The Mountain-Floras of the Pacific Islands.
In the Hawaiian Islands there are at least 37 or 38 genera, making up about 19 or 20 per cent. of those belonging to this era, that may be designated mountain genera, nearly all of them being characterised as appertaining exclusively or in the main to temperate regions, or as frequenting mountain-tops in tropical latitudes. In Tahiti there are only 7 or 8 of such genera, about 4 per cent. of the total for the era. In Fiji, excluding the Conifers, there are only 4 or 5, or not 2 per cent. of the whole. In Samoa, which may be included in the Fijian area, there are 3, or about 2 per cent. of the total. These are results which we might have expected from the varying altitudes of these groups, as described in [Chapter XIX.]
Few things give more pleasure to the botanist than his recognition in some remote locality of plants long familiar to him in other regions. This will often be his lot on the mountain summits of Hawaii. If he has been a mountain-climber in many countries, he will there notice again the genera Artemisia, Geranium, Plantago, Ranunculus, Rubus, Sanicula, Vaccinium, and others that he has met perhaps either in the Rocky Mountains or in the Andes or in Equatorial Africa or in the Himalayas.
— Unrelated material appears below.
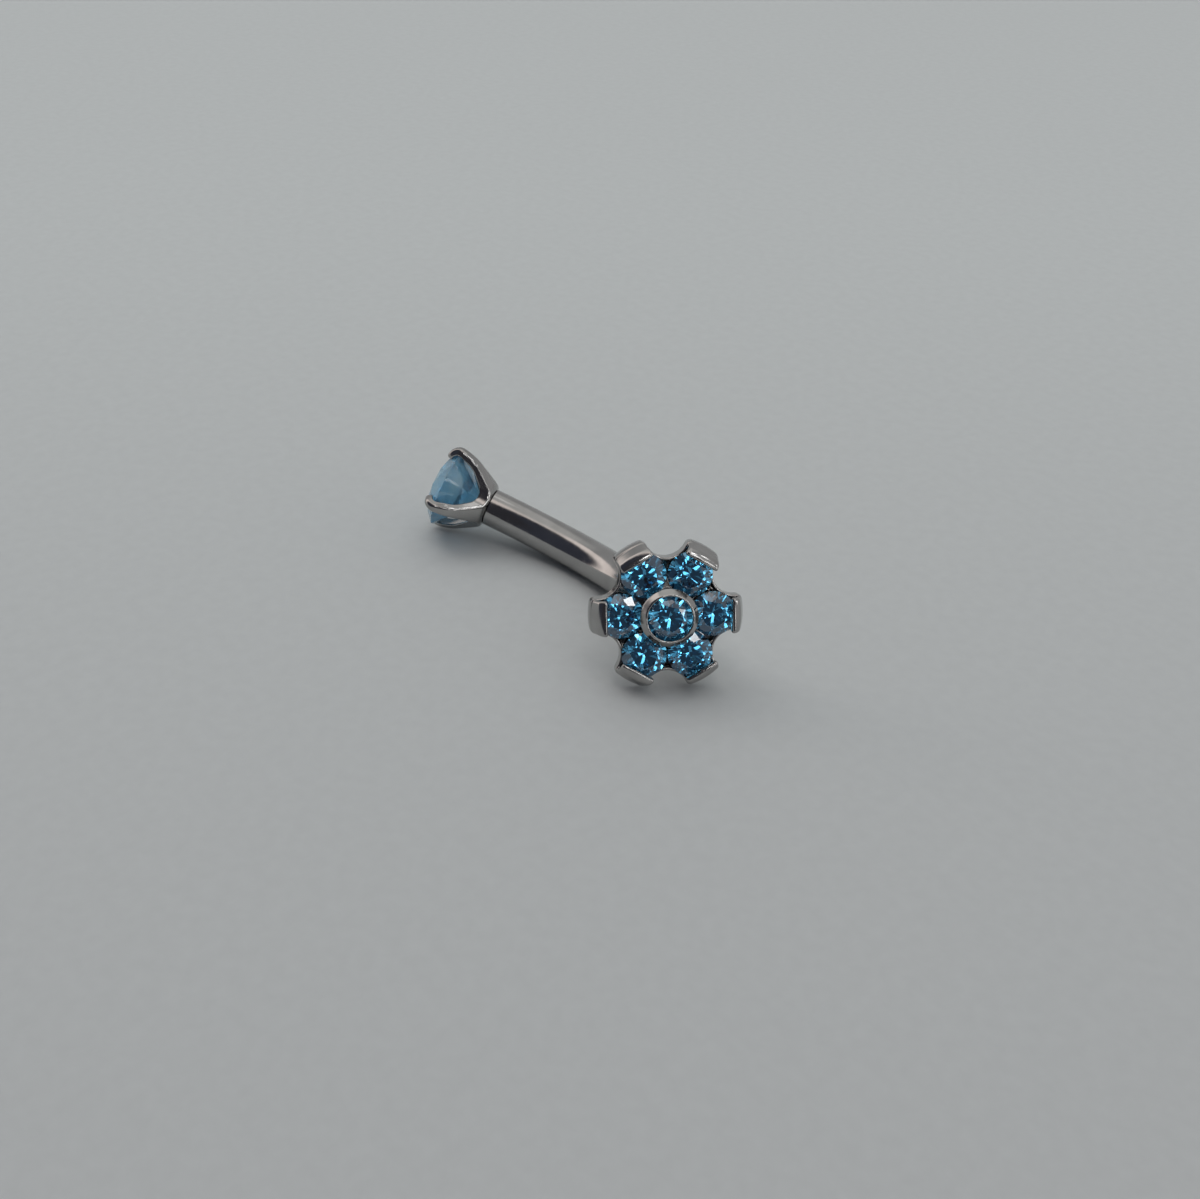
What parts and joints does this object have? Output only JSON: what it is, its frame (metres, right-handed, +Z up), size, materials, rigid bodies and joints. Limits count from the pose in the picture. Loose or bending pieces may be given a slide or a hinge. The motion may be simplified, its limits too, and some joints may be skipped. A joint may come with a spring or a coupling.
{
  "type": "curved barbell",
  "caption": "Curved body-jewellery barbell: bent round bar, claw-set blue flower cluster on one end, round blue stone in curled prongs on the other.",
  "frame": {"origin": "on the surface that the jewel lies on, below the middle of its box", "axes": "+Z up, +X along the bar's chord towards the flower end"},
  "size_m": [0.0166, 0.0054, 0.0053],
  "materials": {
    "titanium": "polished titanium, warm grey",
    "deep_blue_stone": "faceted and polished",
    "light_blue_stone": "faceted and polished"
  },
  "bodies": {
    "root": {"bar": "titanium", "flower_setting": "titanium", "petal_stone_1": "deep_blue_stone", "petal_stone_2": "deep_blue_stone", "petal_stone_3": "deep_blue_stone", "petal_stone_4": "deep_blue_stone", "petal_stone_5": "deep_blue_stone", "petal_stone_6": "deep_blue_stone", "centre_stone": "deep_blue_stone", "gem_setting": "titanium", "gem_stone": "light_blue_stone"}
  },
  "joints": []
}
If fresh from Chile he will find on these heights the familiar Gunnera and the Chilian Strawberry (Fragaria chilensis). If he has been in New Zealand and in the islands of the Southern Ocean he will find old friends in the genera Acæna and Coprosma. He may handle once again plants like Nertera depressa, that he gathered on Tristan da Cunha; and on the boggy summits of some of the mountains he will find the ubiquitous Sun-dew (Drosera longifolia).
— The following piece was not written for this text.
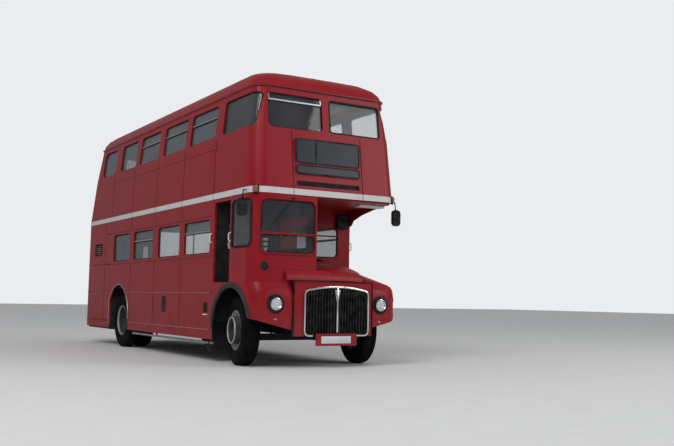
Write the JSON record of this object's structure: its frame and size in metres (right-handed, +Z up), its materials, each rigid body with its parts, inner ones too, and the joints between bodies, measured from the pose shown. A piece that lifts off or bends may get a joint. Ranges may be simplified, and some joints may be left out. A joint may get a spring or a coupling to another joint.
{
  "type": "double decker bus",
  "caption": "Half-cab double decker bus with an open rear platform, front engine under a lifting bonnet, sliding cab door, steered front wheels and twin rear wheels.",
  "frame": {"origin": "on the ground under the middle of the bus", "axes": "+Z up, front towards -Y, driver's side (offside) at -X, kerb side (nearside) at +X"},
  "size_m": [2.77, 8.38, 4.38],
  "materials": {
    "body_red": "gloss coach enamel, lightly weathered",
    "band_cream": "semi-gloss",
    "saloon_floor": "slatted, worn",
    "ceiling_cream": "satin",
    "chassis_dark": "matt, dusty",
    "chrome": "bright",
    "glass": "clear",
    "tyre": "matt",
    "pole_steel": "bright",
    "moquette": "short pile",
    "trim_black": "matt",
    "lens_orange": "clear gloss"
  },
  "bodies": {
    "bus_body": {"band": "band_cream", "cab_floor": "chassis_dark", "cab_nearside_panel": "body_red", "cab_shell": "body_red", "cab_side_glass": "glass", "driver_seat": "trim_black", "engine": "chassis_dark", "front_axle": "chassis_dark", "front_bulkhead": "body_red", "front_subframe": "chassis_dark", "glass_lower_nearside": "glass", "glass_lower_offside": "glass", "glass_lower_rear": "glass", "glass_upper_front": "glass", "glass_upper_nearside": "glass", "glass_upper_offside": "glass", "glass_upper_rear": "glass", "grille": "chrome", "headlamp_nearside": "chrome", "headlamp_offside": "chrome", "indicator_nearside": "lens_orange", "indicator_offside": "lens_orange", "lower_floor": "saloon_floor", "lower_rear": "body_red", "lower_side_nearside": "body_red", "lower_side_offside": "body_red", "mirror_nearside": "trim_black", "mirror_offside": "trim_black", "nose_cowl": "body_red", "number_plate_box": "body_red", "platform_pole": "pole_steel", "radiator_panel": "body_red", "rear_axle": "chassis_dark", "roof": "body_red", "seats_lower_nearside": "moquette", "seats_lower_offside": "moquette", "seats_upper_nearside": "moquette", "seats_upper_offside": "moquette", "stairs": "chassis_dark", "steering_wheel": "trim_black", "upper_floor": "ceiling_cream", "upper_front": "body_red", "upper_rear": "body_red", "upper_side_nearside": "body_red", "upper_side_offside": "body_red", "windscreen": "glass", "wing_nearside": "body_red", "wing_offside": "body_red"},
    "knuckle_offside": {"knuckle_offside": "chassis_dark"},
    "knuckle_nearside": {"knuckle_nearside": "chassis_dark"},
    "wheel_front_offside": {"wheel_front_offside": "tyre"},
    "wheel_front_nearside": {"wheel_front_nearside": "tyre"},
    "wheel_rear_offside": {"wheel_rear_offside": "tyre"},
    "wheel_rear_nearside": {"wheel_rear_nearside": "tyre"},
    "cab_door": {"cab_door": "body_red"},
    "bonnet": {"bonnet": "body_red"},
    "emergency_window": {"emergency_window": "body_red"}
  },
  "joints": [
    {"name": "steer_offside", "type": "hinge", "parent": "bus_body", "child": "knuckle_offside", "pos_m": [-0.8, -3.29, 0.508], "axis": [0, 0, 1], "range_deg": [-30, 46]},
    {"name": "steer_nearside", "type": "hinge", "parent": "bus_body", "child": "knuckle_nearside", "pos_m": [0.8, -3.29, 0.508], "axis": [0, 0, 1], "range_deg": [-30, 46]},
    {"name": "spin_front_offside", "type": "hinge", "parent": "knuckle_offside", "child": "wheel_front_offside", "pos_m": [-0.9733, -3.26565, 0.508], "axis": [0.9903, -0.1392, 0], "continuous": true},
    {"name": "spin_front_nearside", "type": "hinge", "parent": "knuckle_nearside", "child": "wheel_front_nearside", "pos_m": [0.9733, -3.31435, 0.508], "axis": [0.9903, -0.1392, 0], "continuous": true},
    {"name": "spin_rear_offside", "type": "hinge", "parent": "bus_body", "child": "wheel_rear_offside", "pos_m": [-0.89, 1.841, 0.508], "axis": [1, 0, 0], "continuous": true},
    {"name": "spin_rear_nearside", "type": "hinge", "parent": "bus_body", "child": "wheel_rear_nearside", "pos_m": [0.89, 1.841, 0.508], "axis": [1, 0, 0], "continuous": true},
    {"name": "cab_door_slide", "type": "slide", "parent": "bus_body", "child": "cab_door", "axis": [0, 1, 0], "range_m": [0, 0.59]},
    {"name": "bonnet_lift", "type": "hinge", "parent": "bus_body", "child": "bonnet", "pos_m": [0, -2.675, 1.616], "axis": [-1, 0, 0], "range_deg": [0, 38]},
    {"name": "emergency_window_lift", "type": "hinge", "parent": "bus_body", "child": "emergency_window", "pos_m": [0, 3.758, 3.945], "axis": [1, 0, 0], "range_deg": [0, 60]}
  ],
  "couplings": [
    {"joint": "steer_nearside", "follows": "steer_offside", "ratio": 1}
  ]
}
Within the limited area occupied by the peaks of Tahiti he will find genera like Astelia and Coprosma that are at home in New Zealand or in Antarctic America, and may even find, as in the cases of Coriaria ruscifolia and Nertera depressa, the identical species that are at home in those distant regions. Even on the summit of Rarotonga he will gather a species of Vaccinium. In Fiji, here and there on some isolated mountain-top he may come upon a remnant of this Antarctic flora, such as a solitary species of Coprosma or Lagenophora, that will carry him back for a moment to high southern latitudes; and in the highlands of Savaii, in the neighbouring Samoan Group, he will find again Nertera depressa and a species of Vaccinium. But that which will interest him most in Fiji will be the tall conifers of the genera Dammara, Podocarpus, and Dacrydium, which will bring to him memories perhaps of New Zealand and southern Chile, of South Africa, and of the mountain-woods of Java and of Southern Japan.
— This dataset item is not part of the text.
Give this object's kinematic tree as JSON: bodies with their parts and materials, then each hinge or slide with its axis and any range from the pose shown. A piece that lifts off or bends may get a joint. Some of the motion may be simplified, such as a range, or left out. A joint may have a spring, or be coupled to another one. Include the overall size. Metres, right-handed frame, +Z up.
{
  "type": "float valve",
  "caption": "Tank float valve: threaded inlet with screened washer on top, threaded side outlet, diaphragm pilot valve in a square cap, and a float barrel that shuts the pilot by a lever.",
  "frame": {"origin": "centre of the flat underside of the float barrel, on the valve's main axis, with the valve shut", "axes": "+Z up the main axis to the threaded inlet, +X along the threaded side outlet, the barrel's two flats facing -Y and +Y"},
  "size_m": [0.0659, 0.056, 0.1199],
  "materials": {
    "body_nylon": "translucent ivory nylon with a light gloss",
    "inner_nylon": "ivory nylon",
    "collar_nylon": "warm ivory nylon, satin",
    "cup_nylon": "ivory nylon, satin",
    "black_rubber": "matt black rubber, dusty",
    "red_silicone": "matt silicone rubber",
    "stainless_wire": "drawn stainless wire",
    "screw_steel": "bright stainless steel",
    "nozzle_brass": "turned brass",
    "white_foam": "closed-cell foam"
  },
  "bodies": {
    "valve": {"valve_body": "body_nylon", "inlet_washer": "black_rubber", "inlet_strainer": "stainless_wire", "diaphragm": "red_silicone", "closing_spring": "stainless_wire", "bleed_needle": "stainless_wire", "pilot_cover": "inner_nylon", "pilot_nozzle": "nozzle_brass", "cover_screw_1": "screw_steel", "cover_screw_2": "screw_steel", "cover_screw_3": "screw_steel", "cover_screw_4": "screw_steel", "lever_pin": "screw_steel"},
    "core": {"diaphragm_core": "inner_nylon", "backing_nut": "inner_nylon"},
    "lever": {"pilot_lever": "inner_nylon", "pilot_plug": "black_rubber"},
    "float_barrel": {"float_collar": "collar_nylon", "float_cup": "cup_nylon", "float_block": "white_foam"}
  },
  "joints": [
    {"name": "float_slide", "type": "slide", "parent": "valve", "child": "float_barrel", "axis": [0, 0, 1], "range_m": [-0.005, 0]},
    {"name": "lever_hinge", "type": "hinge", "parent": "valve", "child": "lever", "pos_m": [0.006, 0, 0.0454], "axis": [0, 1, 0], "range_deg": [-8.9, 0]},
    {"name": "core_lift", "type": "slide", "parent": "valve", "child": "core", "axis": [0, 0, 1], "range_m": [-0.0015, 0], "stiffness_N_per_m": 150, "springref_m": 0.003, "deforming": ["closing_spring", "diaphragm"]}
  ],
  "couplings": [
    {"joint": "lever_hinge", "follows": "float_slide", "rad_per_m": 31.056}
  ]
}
Yet the influence of isolation has been at work amongst the mountain-plants of all these groups. The agencies that have dispersed over the tropical Pacific plants from the cold latitudes of the southern hemisphere, and those that have borne the seeds of Plantago, Sanicula, and Vaccinium from mountain-top to mountain-top, even though it be to a peak in mid-ocean, are to a great extent inactive now.